Хозяин заступился за Штрейха; из-за этого начался спор, в котором приняли участие многие из присутствующих. Герман и Провансаль вышли из ресторана и сели в экипаж, чтобы отправиться в город.
Провансалю наскучило продолжительное молчание спутника и он решился наконец заговорить с ним.
— Господин Тейтлебен, — начал он с некоторым смущением, — простите, если я позволю себе не совсем уместное замечание… После встречи с графиней Антонией, вы стали особенно задумчивы… Не думайте, что только праздное любопытство руководит мной, но мне показалось, что между нами существует симпатия! У каждого человека бывают минуты, когда ему особенно приятно поверить свою сердечную тайну тому лицу, к которому он имеет особенное доверие. Я первый покажу вам пример откровенности и говорю без обиняков, что люблю одну знатную даму, хотя до сих пор никогда не высказывал ей моих чувств, и так как она, по-видимому, не замечает их, то мне остается только молча поклоняться ей.
— Со своей стороны, прошу извинения, если я прерву вас, — сказал Герман. — Глубоко ценю ваше доверие ко мне, не думайте, чтобы в настоящем случае я хотел что-либо скрывать от вас, но действительно между мной и графиней Антонией нет и тени любви. У нас есть одно общее дело, которое еще не кончено, и я не знаю, как поступить в данном случае. Мне кажется, что я напал на след одной тайны, которая имеет большое значение для графини Антонии и, что всего замечательнее, что этим открытием я обязан духам господина Вюрца… Это настолько невероятно, что вы будете смеяться надо мной!
— Нисколько, — возразил Провансаль, — дела, где замешана тайная полиция, можно открывать только чутьем, так как ее агенты также руководствуются этим в большинстве случаев…
— В настоящую минуту я не могу сообщить вам никаких подробностей, — продолжал Герман, — но когда дело выяснится, я все расскажу вам и даже, быть может, попрошу вашего совета.
Провансаль ничего не возражал, и они молча доехали до города.
Часть четвертая
I. Открытие рейхстага
Двор покинул на несколько дней летнюю резиденцию и переселился в старинный городской дворец прежних ландграфов. 1 июля назначен был большой смотр войскам, и поэтому все улицы, примыкавшие к дворцовой площади, с раннего утра наполнились праздной толпой. Иероним выехал верхом, окруженный своим штабом, затем появилась королева в сопровождении придворных дам. Выйдя из кареты, она собственноручно привязывала ленты к знаменам и штандартам различных полков; при этом король говорил каждому полку приветственные речи на французском языке, а его адъютант, принц Сальм, тут же переводил их по-немецки.
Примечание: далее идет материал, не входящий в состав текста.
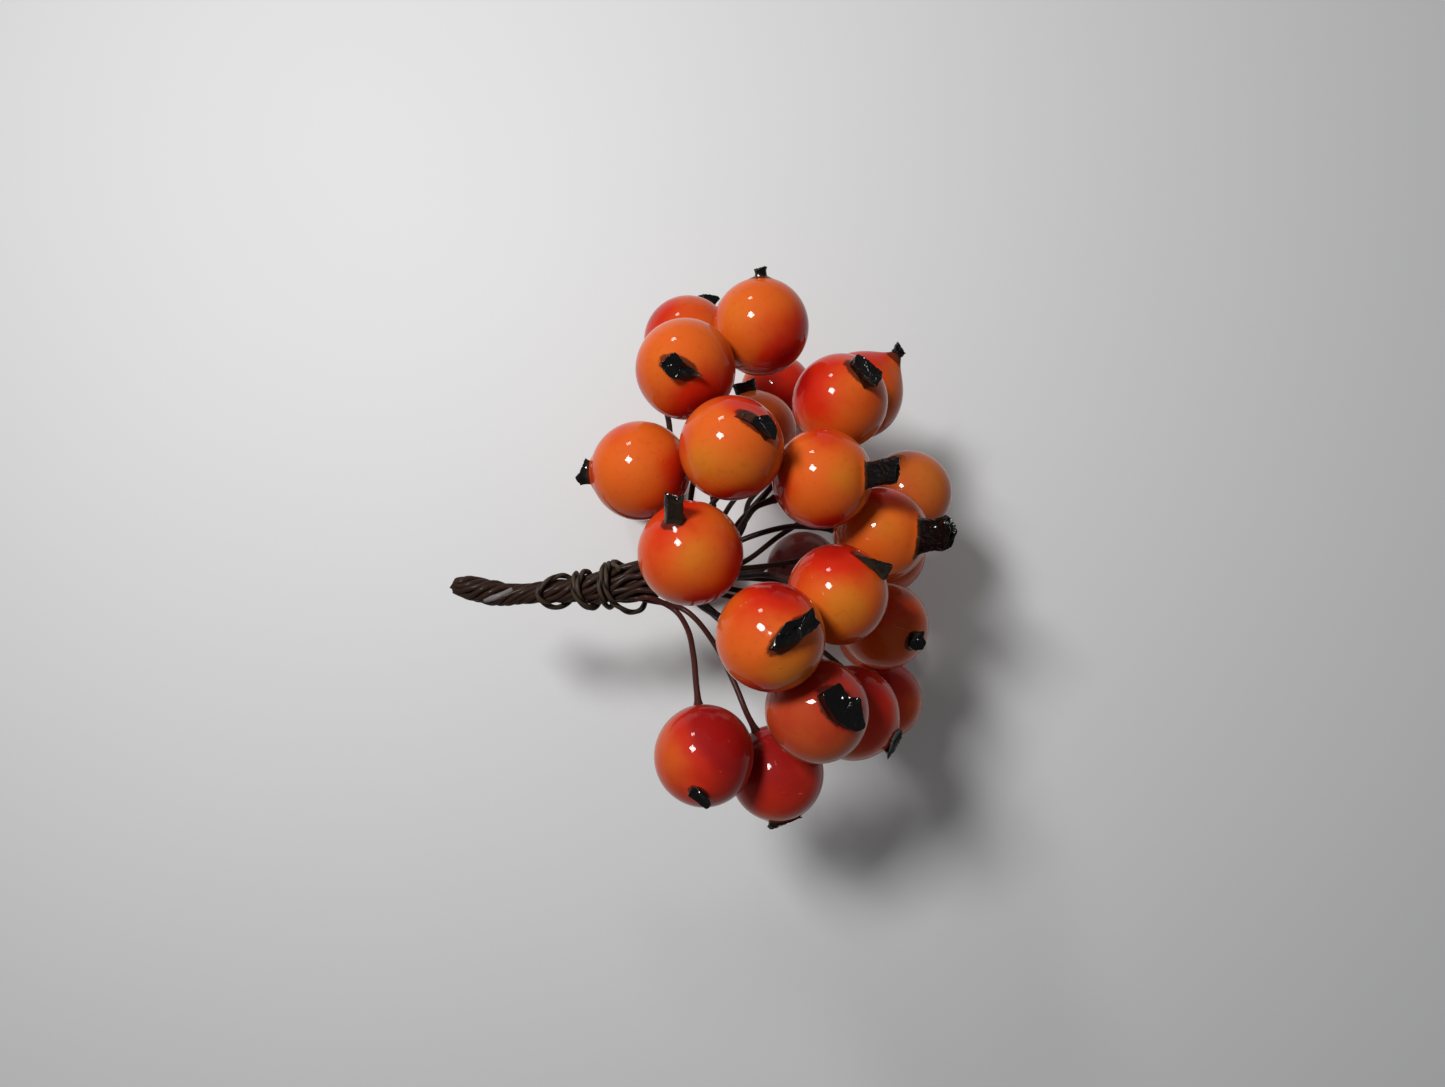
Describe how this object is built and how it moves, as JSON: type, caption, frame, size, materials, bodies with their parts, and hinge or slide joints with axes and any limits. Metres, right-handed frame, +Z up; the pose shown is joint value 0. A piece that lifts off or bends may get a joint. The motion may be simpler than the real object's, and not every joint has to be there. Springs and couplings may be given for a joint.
{
  "type": "artificial rowan berry sprig",
  "caption": "Bunch of glossy orange-red artificial rowan berries on covered wire stems, twisted into a short bound handle, for wreaths, flower arrangements and table displays.",
  "frame": {"origin": "on the table, under the middle of the box of the whole sprig", "axes": "+Z up; the handle lies along X with its folded end towards -X and the bunch spreads towards +X; +Y is the top of the picture, which looks straight down"},
  "size_m": [0.068, 0.0702, 0.0642],
  "materials": {
    "berry": "thick clear lacquer over orange-red, yellower away from the stem",
    "tuft": "crumpled black crepe stiffened with lacquer",
    "stem": "dark brown paper-covered wire with a slight sheen",
    "wire": "khaki brown covered binding wire"
  },
  "bodies": {
    "root": {"stems": "stem", "binding_wire": "wire", "berry_01": "berry", "tuft_01": "tuft", "berry_02": "berry", "tuft_02": "tuft", "berry_03": "berry", "tuft_03": "tuft", "berry_04": "berry", "tuft_04": "tuft", "berry_05": "berry", "tuft_05": "tuft", "berry_06": "berry", "tuft_06": "tuft", "berry_07": "berry", "tuft_07": "tuft", "berry_08": "berry", "tuft_08": "tuft", "berry_09": "berry", "tuft_09": "tuft", "berry_10": "berry", "tuft_10": "tuft", "berry_11": "berry", "tuft_11": "tuft", "berry_12": "berry", "tuft_12": "tuft", "berry_13": "berry", "tuft_13": "tuft", "berry_14": "berry", "tuft_14": "tuft", "berry_15": "berry", "tuft_15": "tuft", "berry_16": "berry", "tuft_16": "tuft", "berry_17": "berry", "tuft_17": "tuft", "berry_18": "berry", "tuft_18": "tuft", "berry_19": "berry", "tuft_19": "tuft", "berry_20": "berry", "tuft_20": "tuft", "berry_21": "berry", "tuft_21": "tuft", "berry_22": "berry", "tuft_22": "tuft", "berry_23": "berry", "tuft_23": "tuft", "berry_24": "berry", "tuft_24": "tuft", "berry_25": "berry", "tuft_25": "tuft", "berry_26": "berry", "tuft_26": "tuft"}
  },
  "joints": []
}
По окончании этой церемонии начался смотр. Король, объезжая войска, делал некоторые замечания, но возражения сопровождавших его офицеров произвели неприятное впечатление на стоявших поблизости солдат и показались им слишком бесцеремонными. Между прочим, Иероним, увидя ржавчину на пушках, поставленных среди площади и отлитых по приказанию Морио, довольно резко заметил последнему:
— Voilá de vos canons, qui sont bien rouillés, général!
Морио ответил ему тем же тоном:
— Sire, se ne sont pas des voitures de la cour!
Иероним отвернулся и молча проехал дальше.
После смотра в одной из дворцовых зал для высших военных чинов был приготовлен завтрак на двести особ. Милостивое одобрение войскам со стороны Иеронима привело офицеров в хорошее настроение, тем более что еще накануне получен был приказ, по которому каждому пехотному офицеру назначено было по 300 франков и по 500 гвардейским на обмундирование.